**What is asked:**
Your task is to copy every line of this material exactly.

....

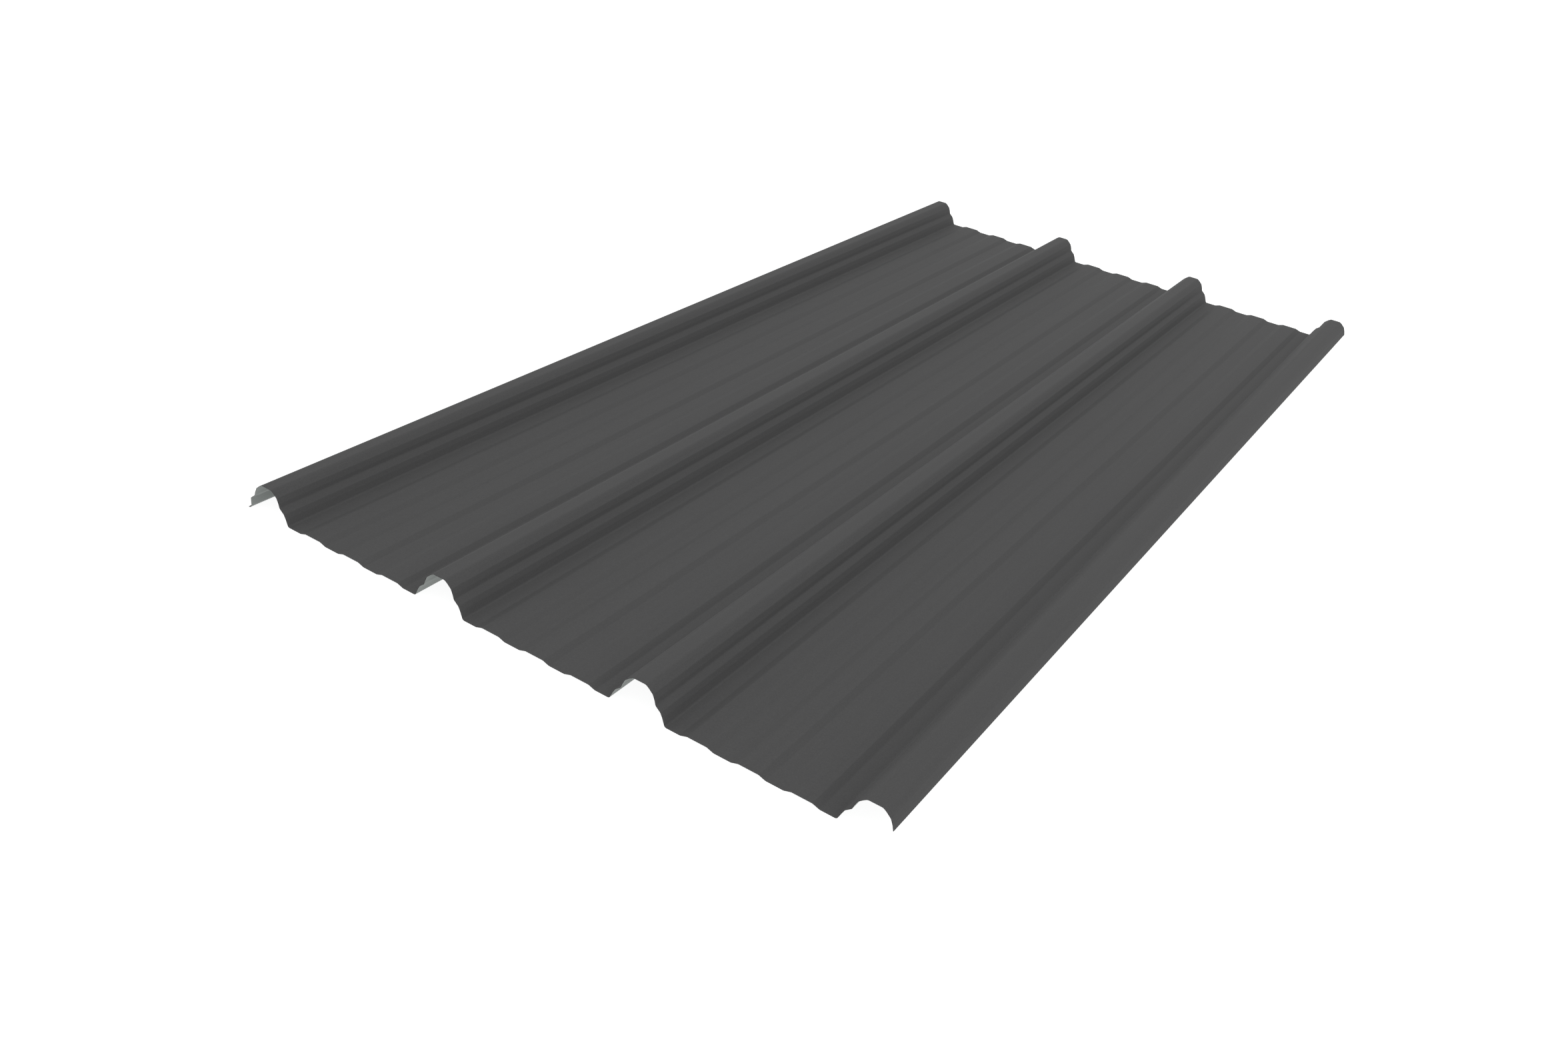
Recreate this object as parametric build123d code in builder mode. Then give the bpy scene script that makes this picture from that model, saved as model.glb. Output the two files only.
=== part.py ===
from build123d import *
from math import atan2, cos, sin
import os

# Ribbed roofing sheet, one piece of coated steel strip run through forming rolls.
# Millimetres. X runs across the sheet, from the underlap side to the overlap side,
# Y runs along the ribs, and +Z is up, with the low flats of the pans lying on Z = 0.
# The section is given by the upper face of the strip, flat by flat: each flat has its
# run across the sheet and its fall, both to the sharp corners of the bends.

# The sheet as a whole
sheet_length = 2100.0
wall = 0.63
pan_count = 3
rib_pitch = 333.0
lap_spread = 1.0  # the underlap rib stands this much further out than the pitch

# Upper tier of a rib, from the edge of its flat crest down to the step
crest_width = 20.6
brow_run = 5.2
brow_fall = 3.7
arch_run = 6.4
arch_fall = 5.8
side_run = 3.6
side_fall = 8.0
neck_run = 1.7
neck_fall = 5.9

# Lower tier, from the step down to the foot on the pan
shelf_run = 8.2
shelf_fall = 6.9
knee_run = 3.7
knee_fall = 6.9
shin_run = 4.4
shin_fall = 10.8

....

**Exercise answer:**
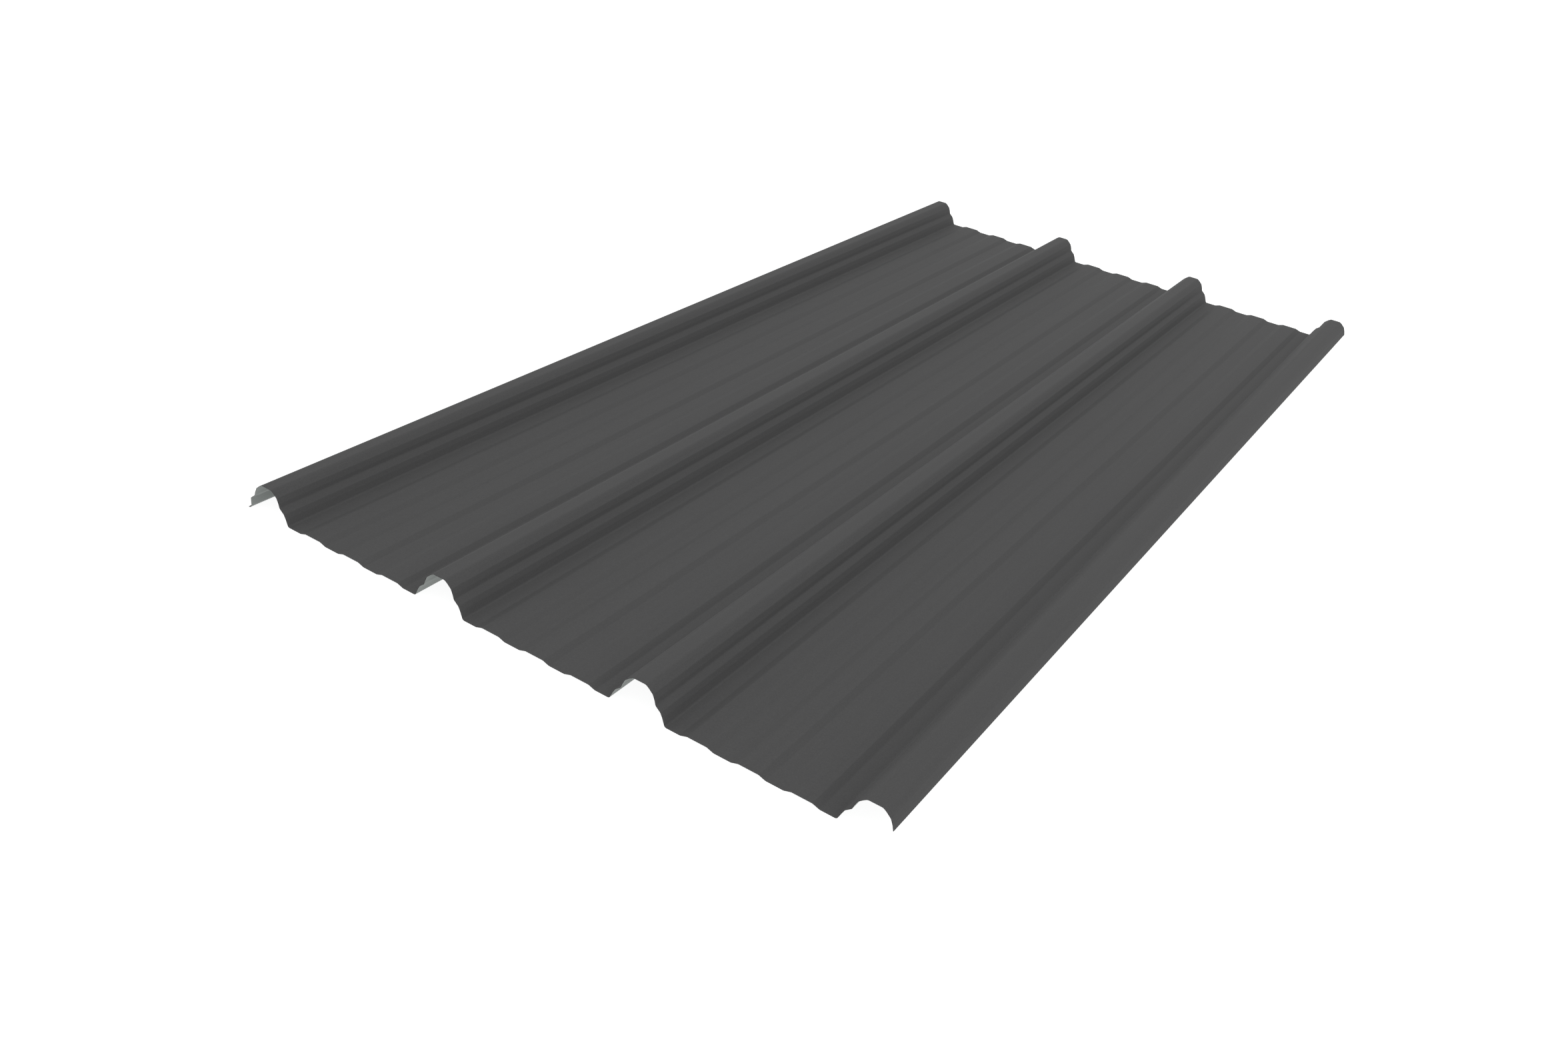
Recreate this object as parametric build123d code in builder mode. Then give the bpy scene script that makes this picture from that model, saved as model.glb. Output the two files only.
=== part.py ===
from build123d import *
from math import atan2, cos, sin
import os

# Ribbed roofing sheet, one piece of coated steel strip run through forming rolls.
# Millimetres. X runs across the sheet, from the underlap side to the overlap side,
# Y runs along the ribs, and +Z is up, with the low flats of the pans lying on Z = 0.
# The section is given by the upper face of the strip, flat by flat: each flat has its
# run across the sheet and its fall, both to the sharp corners of the bends.

# The sheet as a whole
sheet_length = 2100.0
wall = 0.63
pan_count = 3
rib_pitch = 333.0
lap_spread = 1.0  # the underlap rib stands this much further out than the pitch

# Upper tier of a rib, from the edge of its flat crest down to the step
crest_width = 20.6
brow_run = 5.2
brow_fall = 3.7
arch_run = 6.4
arch_fall = 5.8
side_run = 3.6
side_fall = 8.0
neck_run = 1.7
neck_fall = 5.9

# Lower tier, from the step down to the foot on the pan
shelf_run = 8.2
shelf_fall = 6.9
knee_run = 3.7
knee_fall = 6.9
shin_run = 4.4
shin_fall = 10.8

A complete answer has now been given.